Here’s a question I know you’ve asked yourself: what does Mr. Miyagi know about vendor selection
The answer is simpler than you’d think. Mr. Miyagi – the wise mentor from the classic Karate Kid films -- was a fisherman and a martial artist. For all intents and purposes, this meant he knew about the complex nature of vendor selection, as well as how those vendors would satisfy his varying business requirements. In addition, he likely knew whether those vendors were going to evolve with an ever-changing landscape. While you may be right to believe he had a lack of training on digital analytics vendors, remember that even Daniel-san was skeptical of his methods at first…and we all know how his story turned out.
As a technically-minded person, I want to explore how Mr. Miyagi taught the Karate Kid to root out some gems of truth that I think are universally applicable, and tie it back to how this relationship is similar to picking a digital vendor.

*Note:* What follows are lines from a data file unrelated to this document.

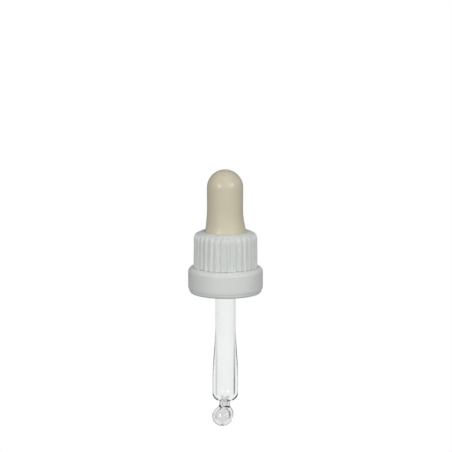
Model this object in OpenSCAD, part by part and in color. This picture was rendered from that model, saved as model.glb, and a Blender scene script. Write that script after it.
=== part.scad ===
// Medicine dropper closure for a small bottle: a rubber bulb, a ribbed screw cap with a tear-off
// tamper band, and a glass pipette with a ball tip.
// Z points up along the common axis. Z = 0 is the face that seals on the bottle's lip.

/* [Bottle neck] */
// Diameter at the root of the cap's thread
thread_d = 18.2; // [17.4:0.1:19.6]
// How far the thread ridge stands in from its root
thread_depth = 0.9; // [0.5:0.05:1.1]
// Rise of the thread in one turn
thread_pitch = 3; // [2:0.25:3.5]
// Length of one piece of the interrupted ridge, in degrees
thread_piece = 24; // [16:1:28]
// Break between one piece of the ridge and the next, in degrees
thread_break = 6; // [4:1:12]
// Depth below the lip at which the thread ridge ends at the top
thread_start = 2; // [1.9:0.1:2.2]
// Height above the skirt's lower edge at which the thread ridge ends at the bottom
thread_end = 0.2; // [0.1:0.05:0.6]

/* [Cap] */
// Height of the cap from its top face to the lower edge of the skirt
cap_h = 11.7; // [11:0.1:15]
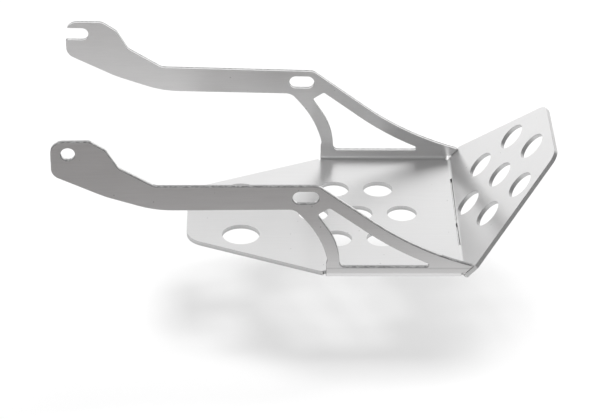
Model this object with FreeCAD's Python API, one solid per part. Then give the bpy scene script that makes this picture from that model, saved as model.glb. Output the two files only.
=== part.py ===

Learning to Stand Before Learning to Fly
Whenever a need arises for a new vendor, sales pitches start to fly and all of the bells, whistles, and flashing lights are brought to the forefront. Vendor A can do X, Y, and Z, but Vendor B can do W, X, and Y. It’s an exciting time, and it’s very easy to want to dive right in and do all of the coolest things a vendor can offer. However, did Mr. Miyagi start by teaching Daniel-san how to punch? Not remotely.
Instead, Daniel-san was told to do various chores, and when the time came, he found that the chores made the karate movements feel more natural. So, before choosing a vendor, all of the “chores” should be done first: namely, developing business requirements, which should be waxed till shiny, sanded till smooth, and painted till perfect. Subsequently, when the time arrives to choose a vendor, attention will naturally gravitates towards what is needed, not what is flashy. Flashy implementations have to develop naturally out of a rock-solid foundation, otherwise they will not provide useful insights beyond looking “cool”.
Wax On…Wax Off…
Another useful practice before selecting a vendor is laying the framework for the implementation itself – or learning how to wax on or wax off certain elements. How can this be done without a vendor? As it turns out, many analytics vendors follow a somewhat similar pattern. The code tracks when a page loads, some requirements might want information from that page (in addition to the simple browser-provided information), and user interactions are often desired. Sometimes, a whole slew of functionality is dynamically generated on a single page, resulting in a larger number of custom interactions to track or a greater number of cars to wax.
So, where do the vendors differ? In essence, they only differ in how the information is passed to their tools and reported. They all need the same information from the page. So, with a Tag Management System (TMS), data layer, and some generic callback functions defined, it is possible (and preferable) to build the entire implementation without even thinking about the vendor.
After this process is performed, you have a much more intimate understanding of what you actually need your vendor to collect. Once the vendor is chosen, all you need is someone knowledgeable to slot the tool’s functionality into the implementation that is already in place. All of the data is already being pulled from the page and all of the events you need tracked are passing detail when they are triggered -- so you just have to “wax on” appropriately.
The best part? If you ever need to switch vendors, all you do is wax off the old vendor and wax on the new vendor. No additional development effort is required, giving the user the power to decide what they need, instead of helplessly figuring out next steps.
Wax the car, paint the fence, and the rest flows much more naturally.
The Pesky Cobra Kais
When it comes to tracking analytics, it’s often easy to become distracted by the competition – aka the pesky Cobra Kais. You may find yourself asking what the Cobra Kais are doing, how they are doing it, and how well are they doing it. However, these distractions can be detrimental since they steal the focus away from what is important: improving one’s own program – and ultimately making you the Karate Kid.
The vendor selection process should be a personal decision that aligns with the business goals defined for your organization. If a path of personal growth and development provides end users with a better experience, success will naturally follow, and you’ll know the vendor you chose is right for you. Forget what those pesky Cobra Kais are doing. What works for them won’t always work for you. Do your research, talk to the Miyagi’s in your life, and ignore the Cobra Kai. As Daniel-san proved, they don’t always win.
Winning the Tournament
At the end of the day, vendor selection is about what’s best for your organization. Understanding the fundamentals of your business requirements is the key to ensuring that vendor presentations can be boiled down to what you need, instead of just what the tool can eventually do. A generic implementation can also put the power to adapt back in your hands, giving you the potential to land a victorious Crane when the need arises instead of feeling like you are limited to the particular moves you practiced for a particular vendor.
While it can be difficult to go through this vendor selection process – after all, it takes time – it’s much better to win the tournament by learning to stand before learning how to fly. Finding the most optimal fit slowly is much better than rushing through the process. In the words of the great Mr. Miyagi: “Never put passion before principle. Even if you win, you lose.”